El próximo trece de marzo se cumplen seis años de la elección del Papa Francisco. Durante este tiempo nos hemos ido familiarizando con algunas de las palabras que el nuevo Papa utiliza cuando quiere indicarnos sus preferencias pastorales. Así, con frecuencia le oímos hablar de la importancia de salir a las periferias, reales y existenciales, de nuestras ciudades.
En el caso de nuestra diócesis de Lugo también tenemos una realidad que, aunque no la mencione el Papa Francisco, constituye una auténtica periferia. Me refiero al mundo rural, conformado por cientos de parroquias y aldeas, en las que vive casi la mitad de la población diocesana. Hablamos de 1139 parroquias, de las que solo unas pocas son urbanas.
Me dirán que hoy el mundo rural ya no es lo que era. Es cierto. Tenemos carreteras, televisión, teléfono, internet con una calidad aceptable. También asistencia sanitaria, farmacia y servicios bancarios suficientes.

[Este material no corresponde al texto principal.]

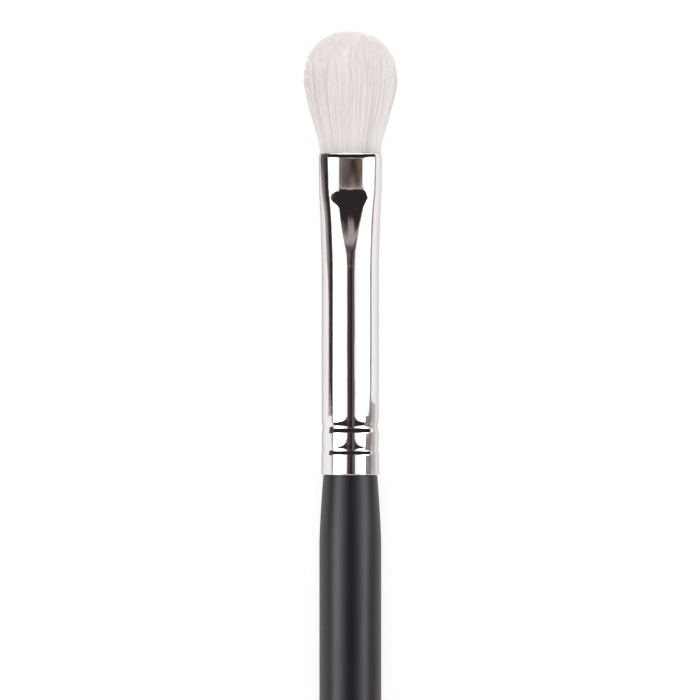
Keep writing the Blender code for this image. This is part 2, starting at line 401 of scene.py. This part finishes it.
def pale_hair():
    """Off-white hair: each strand has its own tone, warmer or cooler in patches.

    Painted shade makes it a little darker towards its root, where the strands lie closer, and at
    its tip.
    """
    finish = Finish("pale_hair", Specular_IOR_Level=0.3)
    tone = finish.node("Attribute", {"attribute_name": "tone"}, output="Fac")
    patchy = finish.noise(0.0022, stretch=2.5, detail=1)
    warm = finish.colours(patchy, (0.962, 0.905, 0.8715), (0.941, 0.905, 0.880))
    deep = finish.colours(patchy, (0.645, 0.598, 0.577), (0.614, 0.593, 0.577))
    from_mouth = finish.node("SeparateXYZ", None, {0: finish.place()}) - (joint_x + ferrule_mouth)
    # Painted shade along the hair: darker towards the root and towards the tip
    painted_shade_levels = (
        (0.0, 0.928), (0.355, 0.957), (0.62, 1.0), (0.75, 1.0), (0.885, 0.957), (1.0, 0.957),
    )
    stops = [(share, grey(level)) for share, level in painted_shade_levels]
    shade = finish.node("ValToRGB", {"stops": stops}, {0: from_mouth * (1 / hair_length)})
    finish.shows(
        Base_Color=finish.mixed("MULTIPLY", 1.0, finish.colours(tone, deep, warm), shade),
        Roughness=0.48 + tone * 0.2,
    )
    return finish.holder


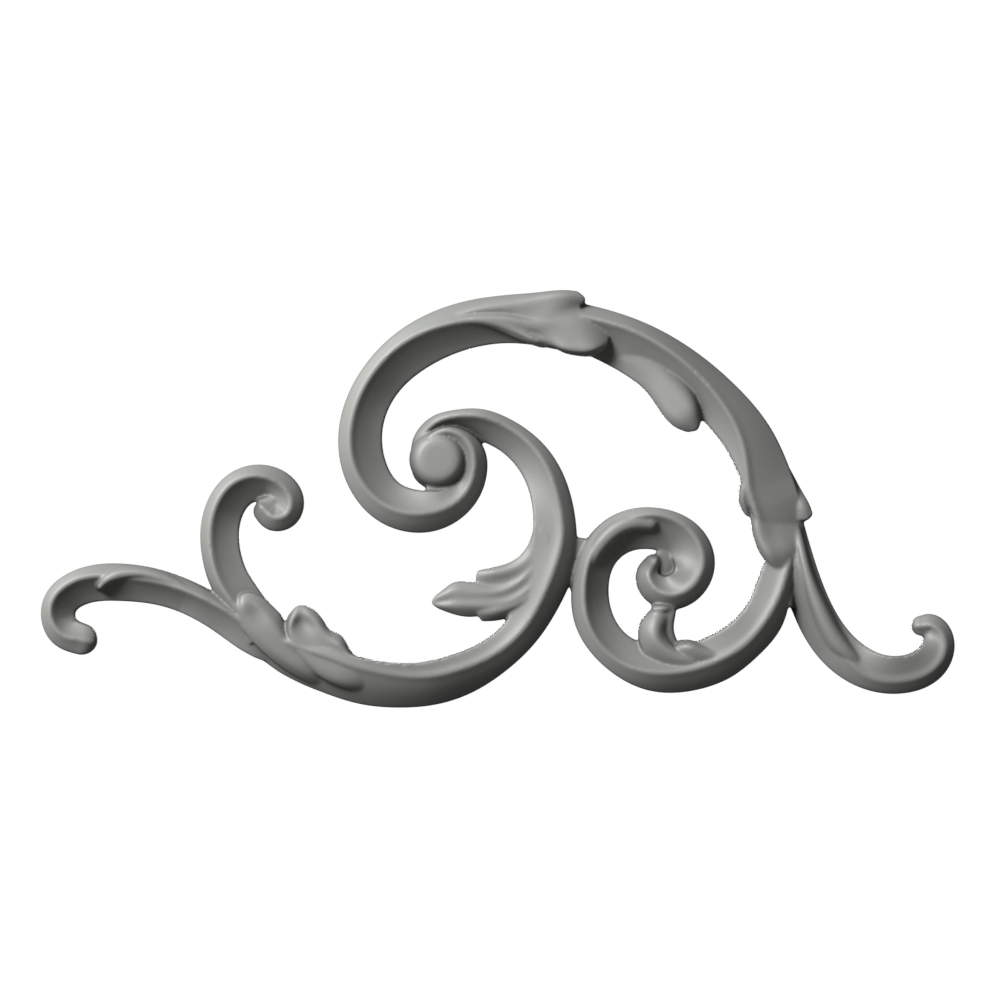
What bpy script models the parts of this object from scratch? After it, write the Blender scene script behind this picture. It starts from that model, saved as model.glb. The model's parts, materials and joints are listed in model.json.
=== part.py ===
"""A scrolled leaf applique: one polyurethane casting with a flat back, fixed to a wall or to furniture.

The carving is drawn in drawing units, x to the right and y down, and scaled to its real length. Its front
faces -Y, its back lies in the plane y = 0 and the origin is on the back, where the two big scrolls meet.
Every stem is a ridge with a rounded flank on one side and a hollow channel on the other. Every leaf lobe
is a domed tongue that rises out of its stem. Heights are drawn in sixteenths of the projection.
"""
from math import ceil, cos, hypot, pi, radians, sin

import bpy
import numpy as np

LENGTH = 0.400             # tip of the left curl to tip of the right one
PROJECTION = 0.016         # wall to the highest leaf
DRAWN_LENGTH = 915.0       # the same length on the drawing
ORIGIN = (556.0, 562.0)    # drawn place of the fixing point
UNIT = LENGTH / DRAWN_LENGTH
LEVEL = PROJECTION / 16

EDGE = 5.0                 # levels: height of a stem's side walls
RIDGE_GAIN = 0.20          # levels a ridge gains for each drawn unit of its stem's width
FLANK_SLOPE = 1.10         # steepest fall from the ridge to the outer edge
CHANNEL_SLOPE = 0.68       # and to the inner edge
TURN = radians(15)         # one section for each of these turns of a stem
REACH = 34.0               # and one for each of these drawn lengths
CAP_STEPS = 4              # sections that round off an end
CAP_STOP = radians(78)     # where an end stops narrowing and is closed flat
CURL_LIMIT = 0.86          # most of its own bend radius that a stem reaches inwards
BACKING = 3.0              # levels that each member first runs behind the wall
BACKING_STEP = 0.11        # each member runs this much further than the last
BOSS_SEGMENTS = 28

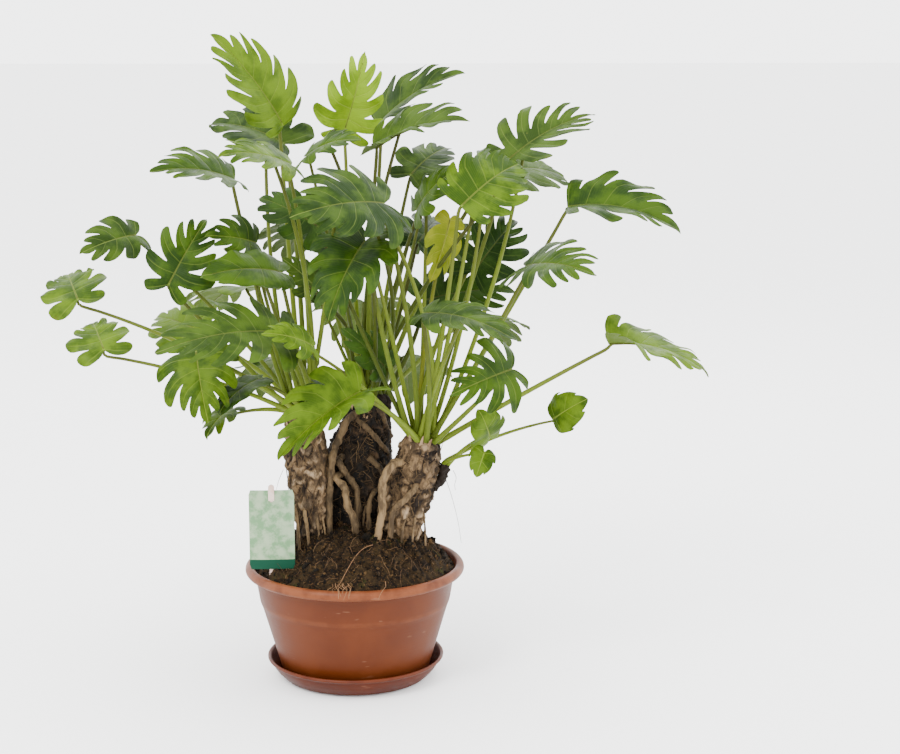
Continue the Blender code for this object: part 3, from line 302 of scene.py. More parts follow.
@dataclass(frozen=True)
class View:
    """The place that the plant is looked at from, and how points are given from there."""

    distance: float = 2.5
    height: float = 0.886
    tilt: float = 10.64
    turn: float = -2.99
    lens: float = 75.4
    sensor: float = 36.0

    def point(self, place: Place) -> np.ndarray:
        """Work out the point that is seen at a place.

        The ray from the eye through (across, 0, up) is followed to the depth (distance + back).

        Args:
            place: across and up in the plane through the pot's middle, and how far behind it, in cm.

        Returns:
            The point in metres.
        """
        across, up, back = place
        eye = np.array([0.0, -self.distance, self.height])
        seen = np.array([across * CM, 0.0, up * CM])
        return eye + (seen - eye) * (self.distance + back * CM) / self.distance

    def line(self, places: tuple[Place, ...]) -> np.ndarray:
        """Give the points of several places, one row each."""
        return np.array([self.point(place) for place in places])


VIEW = View()


def unit(vector: np.ndarray) -> np.ndarray:
    """Give the vectors along the last axis at length 1."""
    return vector / np.linalg.norm(vector, axis=-1, keepdims=True)


def smooth_line(points: np.ndarray, count: int) -> np.ndarray:
    """Give points on a Catmull-Rom curve through the given ones, evenly spread in parameter.

    Args:
        points: one row for each point that the curve passes through.
        count: how many points to return.

    Returns:
        An array of count rows.
    """
    padded = np.vstack([2 * points[0] - points[1], points, 2 * points[-1] - points[-2]])
    places = np.linspace(0.0, len(points) - 1.0, count)
    span = np.minimum(places.astype(int), len(points) - 2)
    share = (places - span)[:, None]
    before, start, end, after = (padded[span + step] for step in range(4))
    return 0.5 * (
        2 * start
        + (end - before) * share
        + (2 * before - 5 * start + 4 * end - after) * share**2
        + (3 * start - before - 3 * end + after) * share**3
    )


def line_frames(line: np.ndarray) -> tuple[np.ndarray, np.ndarray]:
    """Give two directions square to a line at each point, carried along it without twist."""
    ahead = unit(np.gradient(line, axis=0))
    side = np.array(FRAME_LEAN)
    sides = []
    for direction in ahead:
        side = unit(side - direction * np.dot(side, direction))
        sides.append(side)
    across = np.array(sides)
    return across, np.cross(ahead, across)


def spread_out(shape: tuple[int, ...], *parts: float | np.ndarray) -> np.ndarray:
    """Stack numbers or arrays along a new last axis, each first spread out to the given shape."""
    return np.stack([np.broadcast_to(part, shape) for part in parts], axis=-1)


def arc_lengths(line: np.ndarray) -> np.ndarray:
    """Give the length of a line up to each of its points."""
    return np.concatenate([[0.0], np.cumsum(np.linalg.norm(np.diff(line, axis=0), axis=1))])


def ripples(points: np.ndarray, size: float, seed: int, count: int = 12) -> np.ndarray:
    """Give smooth bumps between about -1 and 1 at each point.

    height(p) = sum of sin(2 pi p.d / length + phase) / sqrt(count / 2), over count seeded
    directions d, with lengths from 0.7 to 1.5 times the given size.

    Args:
        points: the points, in metres along the last axis.
        size: the usual length of a bump, in metres.
        seed: picks one set of waves.
        count: how many waves are summed.

    Returns:
        One height for each point.
    """
    dice = np.random.default_rng(seed)
    ways = unit(dice.normal(size=(count, 3)))
    lengths = size * dice.uniform(0.7, 1.5, count)
    phases = dice.uniform(0.0, math.tau, count)
    waves = np.sin(points @ (ways * (math.tau / lengths)[:, None]).T + phases)
    return waves.sum(axis=-1) / math.sqrt(count / 2)


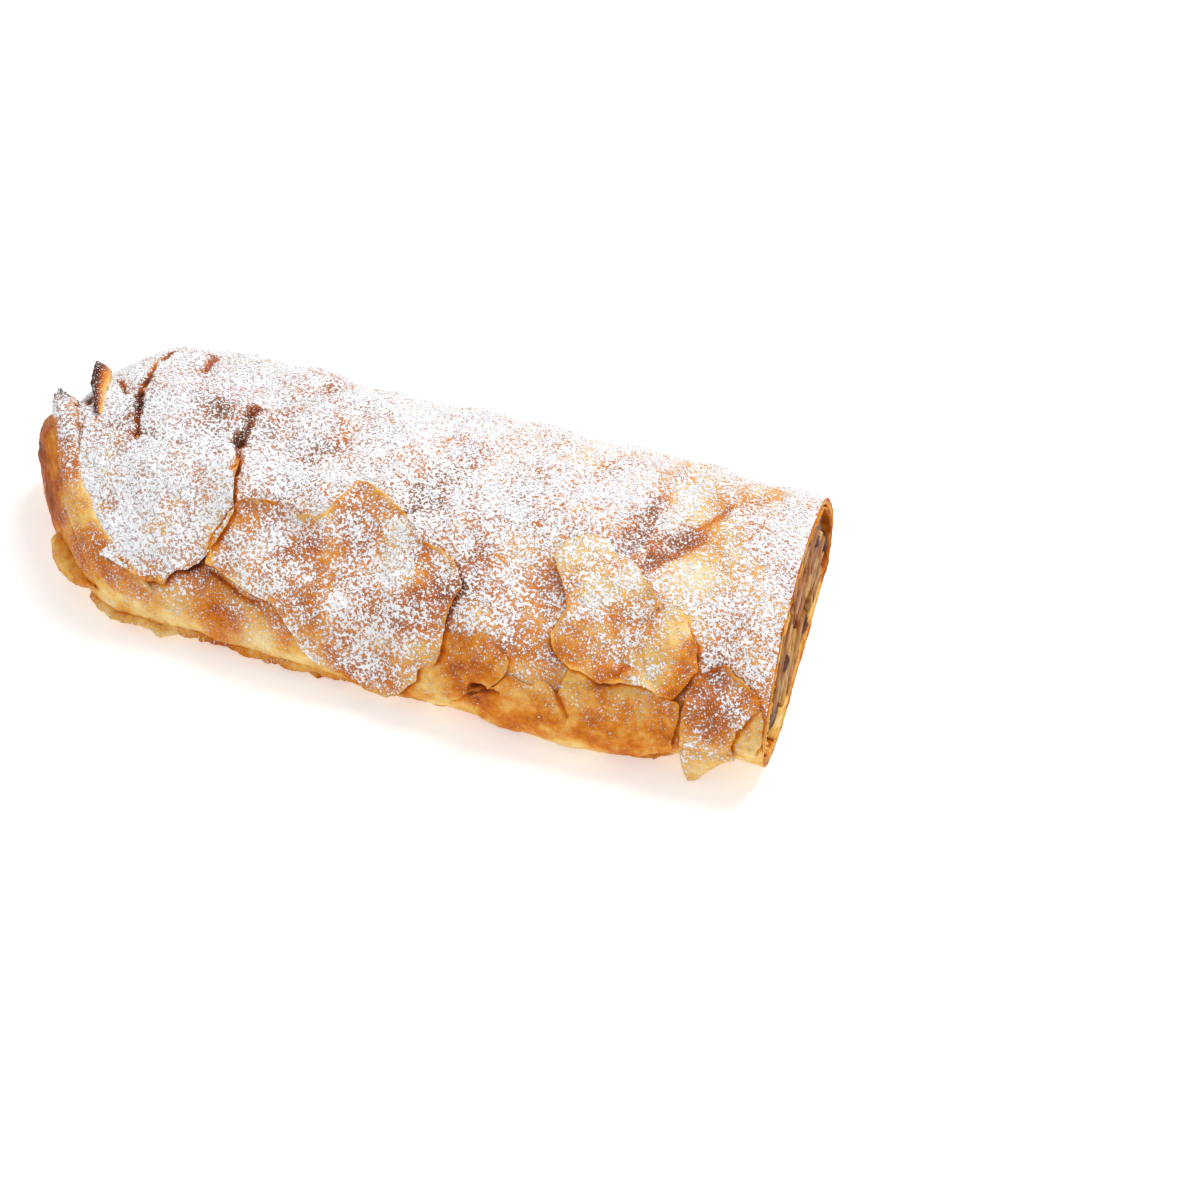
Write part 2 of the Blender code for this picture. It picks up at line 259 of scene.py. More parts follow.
def finishAt(x, s):  # (dusting, browning) from the bands round the roll, the spots and the painted shade of the creases on it
    bands = np.array(finish["bands"], float)
    dusting = np.interp(s * 1000.0, bands[:, 0], bands[:, 1])
    browning = np.interp(s * 1000.0, bands[:, 0], bands[:, 2])
    for *spot, dust, brown in finish["spots"]:
        share = spotShare(x, s, *spot)
        dusting = dusting + dust * share
        browning = browning + brown * share
    dusting, browning = addCreaseShade(x, s, dusting, browning)
    patches = fractalNoise(x + 0.6 * s, 0.5 * (s - 0.6 * x), 0.014, 3, 61)
    return np.clip(dusting + 0.08 * patches, -0.4, 1.0), np.clip(browning - 0.07 * patches, 0.0, 1.0)


def gridFaces(rows, columns, closed):  # quads of a grid of points; closed joins the last column to the first
    index = np.arange(rows * columns).reshape(rows, columns)
    if closed:
        index = np.concatenate([index, index[:, :1]], axis=1)
    corners = [index[:-1, :-1], index[:-1, 1:], index[1:, 1:], index[1:, :-1]]
    return np.stack(corners, axis=-1).reshape(-1, 4)


def poleFans(rows, columns, flip=False):
    # triangles that close a tube's two ends, with the two points that follow its rings in the list
    first = np.arange(columns)
    following = np.roll(first, -1)
    last = (rows - 1) * columns
    pole = np.full(columns, rows * columns)
    fans = np.concatenate([
        np.stack([pole, following, first], axis=-1),
        np.stack([pole + 1, last + first, last + following], axis=-1),
    ])
    return fans[:, [0, 2, 1]] if flip else fans


def withPoles(rings):  # the points of a tube's rings, then the middle of its first ring and of its last
    return np.concatenate([rings.reshape(-1, 3), rings[[0, -1]].mean(axis=1)])


def makeMesh(name, points, quads, triangles=None, attributes=None):  # one value of an attribute a point
    mesh = bpy.data.meshes.new(name)
    triangles = np.zeros((0, 3), int) if triangles is None else triangles
    loops = np.concatenate([quads.ravel(), triangles.ravel()]).astype(np.int32)
    sizes = np.concatenate([np.full(len(quads), 4), np.full(len(triangles), 3)])
    mesh.vertices.add(len(points))
    mesh.vertices.foreach_set("co", np.asarray(points, np.float32).ravel())
    mesh.loops.add(len(loops))
    mesh.loops.foreach_set("vertex_index", loops)
    mesh.polygons.add(len(sizes))
    starts = np.concatenate([[0], np.cumsum(sizes)[:-1]]).astype(np.int32)
    mesh.polygons.foreach_set("loop_start", starts)
    mesh.update(calc_edges=True)
    mesh.shade_smooth()
    for key, values in (attributes or {}).items():
        layer = mesh.attributes.new(key, "FLOAT", "POINT")
        layer.data.foreach_set("value", np.asarray(values, np.float32).ravel())
    mesh.validate()
    return mesh


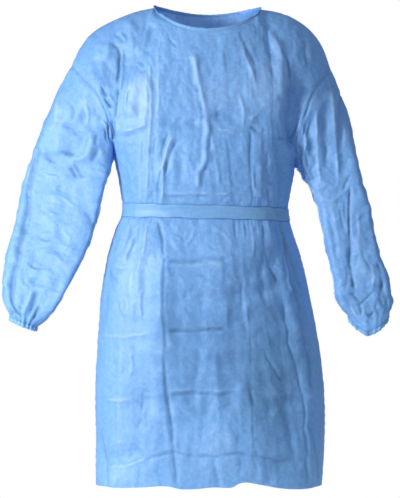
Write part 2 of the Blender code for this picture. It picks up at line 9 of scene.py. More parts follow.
import bmesh
import bpy
import numpy as np
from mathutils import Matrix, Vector


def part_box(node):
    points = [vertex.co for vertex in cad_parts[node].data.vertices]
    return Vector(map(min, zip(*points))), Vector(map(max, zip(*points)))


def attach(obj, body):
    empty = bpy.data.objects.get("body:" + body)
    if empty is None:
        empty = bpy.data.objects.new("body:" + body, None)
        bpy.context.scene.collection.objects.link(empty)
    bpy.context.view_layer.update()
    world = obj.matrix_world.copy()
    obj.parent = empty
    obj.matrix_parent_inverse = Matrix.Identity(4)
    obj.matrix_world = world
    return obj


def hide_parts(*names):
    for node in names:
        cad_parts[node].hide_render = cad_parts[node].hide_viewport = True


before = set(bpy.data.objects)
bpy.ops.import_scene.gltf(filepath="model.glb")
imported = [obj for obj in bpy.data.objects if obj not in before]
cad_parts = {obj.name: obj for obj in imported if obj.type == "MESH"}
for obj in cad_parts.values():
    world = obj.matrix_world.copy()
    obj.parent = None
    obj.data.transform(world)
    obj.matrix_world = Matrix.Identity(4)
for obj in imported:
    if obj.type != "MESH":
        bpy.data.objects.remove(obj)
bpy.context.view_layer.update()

# ---- the form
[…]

También me dirán que, a pesar de las distancias, muchas personas que viven en las grandes capitales tardan más tiempo en llegar a sus puestos de trabajo o a los hospitales de lo que podemos tardar desde muchas aldeas a la capital de la provincia o al hospital más cercano.
Creo que nadie discute la calidad de vida del mundo rural, pero hay otras cosas que lo convierten en una periferia. Hablo de la soledad de muchas personas y de la dependencia absoluta del coche para casi todo, sin el cual el aislamiento puede ser terrible.
Jesucristo nació y vivió en una aldea. Su misión se llevó a cabo por las aldeas del entorno del mar de Galilea. Ya en aquel tiempo había una gran diferencia entre la ciudad y las aldeas, con el consiguiente desprecio hacia sus habitantes, a los que consideraban con menos capacidades: «¿De Nazaret puede salir algo bueno?» (Jn 1, 46).
Las cosas no pintan bien para el mundo rural ni para el urbano. Hace unos días conocíamos los datos de natalidad de España. Galicia no sale bien parada. En los pueblos ya hace mucho tiempo que éramos conocedores de esta realidad. La tentación, ahora, es cruzarse de brazos y esperar, porque el “enfermo está agónico”, y como ya no se puede hacer nada vamos a darnos ya por vencidos.
Que las cosas cambien no va a depender de unas ayudas económicas, por muy grandes que estas sean. Se exige un cambio profundo de mentalidad y del sentido de la vida. Ojalá se produzca antes de que los daños sean irreparables.
Mientras tanto y como desde el origen de nuestros pueblos, aquí va a seguir el cura. A lo mejor solo uno o dos, pero un cura que dé un sentido de eternidad a esta sociedad rural y periférica a la que le estamos viendo la fecha de caducidad. Lo intentaremos hacer, como no puede ser de otro modo, al estilo de Jesucristo, en esta periferia rural. Espero que no nos falte ilusión.
Termino con un sentimiento. Aunque parezca contradictorio, pocas cosas hay más esperanzadoras que ir dejando a los últimos habitantes de nuestras aldeas en las manos de Dios el día de su funeral. Sí, a esto dedicamos buena parte de nuestro tiempo los curas rurales.